In September 2017, Microsoft had a patent granted for a “holographic keyboard display”, which would utilise a virtual keyboard plane to read a user’s gestures to simulate typing. What’s more, the patent describes a “HMD [head-mounted display] device” which, invariably, means the inevitable redux of smartglasses.
Although Google Glass unquestionably tanked the first time around, smartglasses are primed to make a valiant comeback. From $2.3bn in 2016, investment in both AR and VR is tipped to hit $162bn by 2020. Physical offices, let alone PCs, might be rendered obsolete. The personal computer as we once knew it could, in theory, live inside a pair of virtual spectacles, with a worker navigating it 100% with hand gestures. VR headsets will also allow trans-continental conferences to seamlessly take place, with colleagues that are thousands of physical miles apart sitting side by side in a meeting.
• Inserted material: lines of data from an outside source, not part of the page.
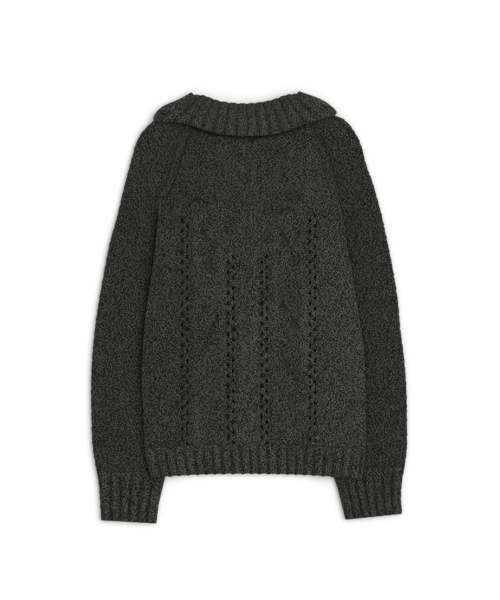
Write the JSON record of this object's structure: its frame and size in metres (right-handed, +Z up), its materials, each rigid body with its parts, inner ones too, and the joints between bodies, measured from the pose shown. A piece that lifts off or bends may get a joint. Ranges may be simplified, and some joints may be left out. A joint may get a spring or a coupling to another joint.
{
  "type": "zip-up cardigan",
  "caption": "Chunky wool cardigan with raglan sleeves, a folded rib collar, cable and eyelet panels and a front zip, lying flat with its back up.",
  "frame": {"origin": "on the surface the garment lies on, under the centre of its bounding box", "axes": "+Z up, out of the surface and of the garment's back; +Y from the hem to the collar; +X towards the wearer's right"},
  "size_m": [0.586, 0.8002, 0.0198],
  "materials": {
    "back": "marled charcoal wool, cables and eyelets on stocking stitch, matt and slightly hairy",
    "back_hem_rib": "marled charcoal wool, two-by-two rib, matt and slightly hairy",
    "front_left": "marled charcoal wool, stocking stitch, matt and slightly hairy",
    "front_right": "marled charcoal wool, stocking stitch, matt and slightly hairy",
    "front_hem_rib_left": "marled charcoal wool, two-by-two rib, matt and slightly hairy",
    "front_hem_rib_right": "marled charcoal wool, two-by-two rib, matt and slightly hairy",
    "sleeve_left": "marled charcoal wool, stocking stitch, matt and slightly hairy",
    "sleeve_right": "marled charcoal wool, stocking stitch, matt and slightly hairy",
    "cuff_left": "marled charcoal wool, two-by-two rib, matt and slightly hairy",
    "cuff_right": "marled charcoal wool, two-by-two rib, matt and slightly hairy",
    "collar": "marled charcoal wool, wide rib, matt and slightly hairy",
    "zip_tape_left": "dark woven tape",
    "zip_tape_right": "dark woven tape",
    "zip_chain": "dark nickel, satin",
    "zip_box": "dark nickel, satin",
    "zip_slider": "dark nickel, satin",
    "zip_pull": "dark nickel, satin"
  },
  "bodies": {
    "garment": {"back": "back", "back_hem_rib": "back_hem_rib", "front_left": "front_left", "front_right": "front_right", "front_hem_rib_left": "front_hem_rib_left", "front_hem_rib_right": "front_hem_rib_right", "sleeve_left": "sleeve_left", "sleeve_right": "sleeve_right", "cuff_left": "cuff_left", "cuff_right": "cuff_right", "collar": "collar", "zip_tape_left": "zip_tape_left", "zip_tape_right": "zip_tape_right", "zip_chain": "zip_chain", "zip_box": "zip_box", "zip_slider": "zip_slider"},
    "pull": {"zip_pull": "zip_pull"}
  },
  "joints": [
    {"name": "pull_swing", "type": "hinge", "parent": "garment", "child": "pull", "pos_m": [-0.001, 0.2648, 0.00395], "axis": [1, 0, 0], "range_deg": [0, 165]}
  ]
}
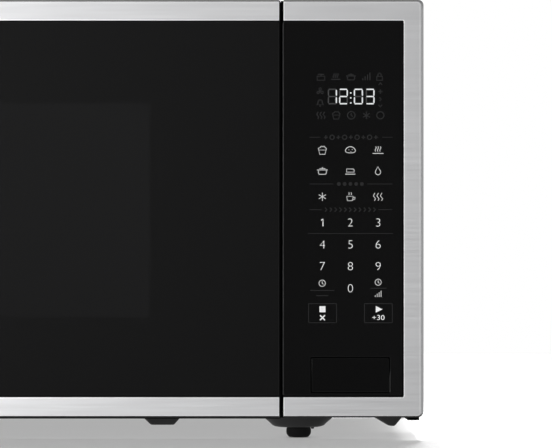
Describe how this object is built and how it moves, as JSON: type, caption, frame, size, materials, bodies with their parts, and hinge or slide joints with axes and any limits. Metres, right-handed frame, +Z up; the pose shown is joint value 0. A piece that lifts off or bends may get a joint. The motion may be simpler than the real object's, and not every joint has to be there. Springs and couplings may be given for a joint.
{
  "type": "countertop microwave",
  "caption": "Full-size countertop microwave oven with a left-hinged black glass door, steel trim, a flat touch panel, a push-to-open button and a glass turntable.",
  "frame": {"origin": "centre of the bounding box's bottom face, on the plane the feet rest on", "axes": "+X to the right seen from the front, -Y out of the front (door and control panel), +Z up"},
  "size_m": [0.613, 0.505, 0.3595],
  "materials": {
    "cover_paint": "fine-textured satin black",
    "galvanised": "zinc-coated steel, satin",
    "base_coat": "dark grey paint",
    "trim_steel": "brushed, fingerprint-resistant coat",
    "black_glass": "polished, back-printed black",
    "black_plastic": "moulded satin black",
    "gloss_black": "polished",
    "grey_plastic": "moulded",
    "white_plastic": "moulded nylon",
    "rubber_black": "moulded",
    "cavity_enamel": "grey speckled coating",
    "mica": "pressed mica sheet",
    "clear_glass": "clear",
    "clear_film": "clear polymer window",
    "screen_steel": "black coat",
    "lamination": "varnished laminations",
    "copper": "enamelled winding",
    "aluminium": "bare",
    "board": "epoxy board",
    "spring_steel": "bright wire",
    "screw_zinc": "zinc plated",
    "display": "display window",
    "lead_red": "silicone insulation"
  },
  "bodies": {
    "cabinet": {"outer_cover": "cover_paint", "rear_panel": "galvanised", "rear_spacers": "black_plastic", "base_plate": "base_coat", "rubber_feet": "rubber_black", "cavity_front_plate": "cavity_enamel", "cavity_wrapper": "cavity_enamel", "cavity_back": "cavity_enamel", "waveguide_cover": "mica", "waveguide": "galvanised", "magnetron_yoke": "galvanised", "magnetron_tube": "aluminium", "magnetron_fins": "aluminium", "transformer_core": "lamination", "transformer_windings": "copper", "high_voltage_capacitor": "aluminium", "high_voltage_diode": "black_plastic", "fan_shroud": "grey_plastic", "fan_motor": "lamination", "air_duct": "grey_plastic", "cavity_lamp": "white_plastic", "noise_filter_board": "board", "cord_grommet": "rubber_black", "thermal_cutouts": "black_plastic", "latch_board": "white_plastic", "interlock_switches": "black_plastic", "turntable_motor": "galvanised", "hinge_brackets": "galvanised", "hinge_pins": "spring_steel", "control_panel_trim": "trim_steel", "control_glass": "black_glass", "control_panel_frame": "black_plastic", "touch_sensor_sheet": "gloss_black", "display_module": "display", "control_board": "board", "button_spring": "spring_steel", "wiring_harness": "lead_red", "chassis_screws": "screw_zinc"},
    "door": {"door_trim_frame": "trim_steel", "door_glass": "black_glass", "door_frame": "black_plastic", "door_inner_panel": "screen_steel", "door_screen": "screen_steel", "door_inner_window": "clear_film", "choke_cover": "black_plastic", "hinge_bushes": "white_plastic", "latch_spring": "spring_steel", "door_screws": "screw_zinc"},
    "latch": {"latch_hooks": "white_plastic"},
    "open_button": {"open_button": "gloss_black"},
    "release_lever": {"release_lever": "white_plastic"},
    "plungers": {"switch_plungers": "white_plastic"},
    "turntable_drive": {"turntable_coupler": "white_plastic"},
    "tray": {"turntable_tray": "clear_glass"},
    "roller_guide": {"roller_ring": "grey_plastic"},
    "wheel_a": {"roller_wheel_a": "white_plastic"},
    "wheel_b": {"roller_wheel_b": "white_plastic"},
    "wheel_c": {"roller_wheel_c": "white_plastic"},
    "fan": {"fan_blade": "grey_plastic", "fan_shaft": "spring_steel"}
  },
  "joints": [
    {"name": "door_swing", "type": "hinge", "parent": "cabinet", "child": "door", "pos_m": [-0.295, -0.228, 0.189], "axis": [0, 0, -1], "range_deg": [0, 100]},
    {"name": "latch_lift", "type": "slide", "parent": "door", "child": "latch", "axis": [0, 0, 1], "range_m": [0, 0.0036], "stiffness_N_per_m": 400, "springref_m": -0.004, "deforming": ["latch_spring"]},
    {"name": "button_travel", "type": "slide", "parent": "cabinet", "child": "open_button", "axis": [0, 1, 0], "range_m": [0, 0.005], "stiffness_N_per_m": 500, "springref_m": -0.003, "deforming": ["button_spring"]},
    {"name": "lever_turn", "type": "hinge", "parent": "cabinet", "child": "release_lever", "pos_m": [0.2, -0.209, 0.086], "axis": [1, 0, 0], "range_deg": [0, 10]},
    {"name": "plunger_travel", "type": "slide", "parent": "cabinet", "child": "plungers", "axis": [0, 1, 0], "range_m": [0, 0.0012], "stiffness_N_per_m": 500, "springref_m": -0.001},
    {"name": "turntable_spin", "type": "hinge", "parent": "cabinet", "child": "turntable_drive", "pos_m": [-0.06, 0.00975, 0.05], "axis": [0, 0, 1], "continuous": true},
    {"name": "tray_lift", "type": "slide", "parent": "turntable_drive", "child": "tray", "axis": [0, 0, 1], "range_m": [0, 0.08]},
    {"name": "ring_spin", "type": "hinge", "parent": "cabinet", "child": "roller_guide", "pos_m": [-0.06, 0.00975, 0.05], "axis": [0, 0, 1], "continuous": true},
    {"name": "wheel_a_roll", "type": "hinge", "parent": "roller_guide", "child": "wheel_a", "pos_m": [-0.06, 0.12175, 0.05205], "axis": [0, 1, 0], "continuous": true},
    {"name": "wheel_b_roll", "type": "hinge", "parent": "roller_guide", "child": "wheel_b", "pos_m": [-0.15699, -0.04625, 0.05205], "axis": [-0.866, -0.5, 0], "continuous": true},
    {"name": "wheel_c_roll", "type": "hinge", "parent": "roller_guide", "child": "wheel_c", "pos_m": [0.03699, -0.04625, 0.05205], "axis": [0.866, -0.5, 0], "continuous": true},
    {"name": "fan_spin", "type": "hinge", "parent": "cabinet", "child": "fan", "pos_m": [0.232, 0.2, 0.248], "axis": [0, 1, 0], "continuous": true}
  ],
  "couplings": [
    {"joint": "lever_turn", "follows": "button_travel", "rad_per_m": 34.4},
    {"joint": "ring_spin", "follows": "turntable_spin", "ratio": 0.5},
    {"joint": "wheel_a_roll", "follows": "turntable_spin", "ratio": -6.7879},
    {"joint": "wheel_b_roll", "follows": "turntable_spin", "ratio": -6.7879},
    {"joint": "wheel_c_roll", "follows": "turntable_spin", "ratio": -6.7879}
  ]
}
But, of course, today’s innovation is tomorrow’s ancient history. While they could soon elbow the PCs out from of our offices and into obsolescence, some experts are predicting the smartphone itself could be rendered extinct within a decade.
“I’m predicting that, by 2025, voicebots will become so prevalent, so powerful, and so useful in all areas of business and our personal lives that we won’t need smartphones anymore,” John Brandon boldly wrote in Inc last October.
Yes – Alexa, Siri, Google, Cortana and co, they’re intent on making your iPhone utterly useless. Because why bother typing out that tweet, email, or even brewing yourself a cup of coffee when your digital assistant could do it for you, faster and better?
Redefine office technology
The traditional desktop computer is not quite dead, though you could make a very persuasive argument that it’s currently on life support. The steady integration of PC-optimised smartphones (and vice versa) will be the gentle primer to what will undoubtedly redefine office technology. From there, it might just redraw what a workplace even is.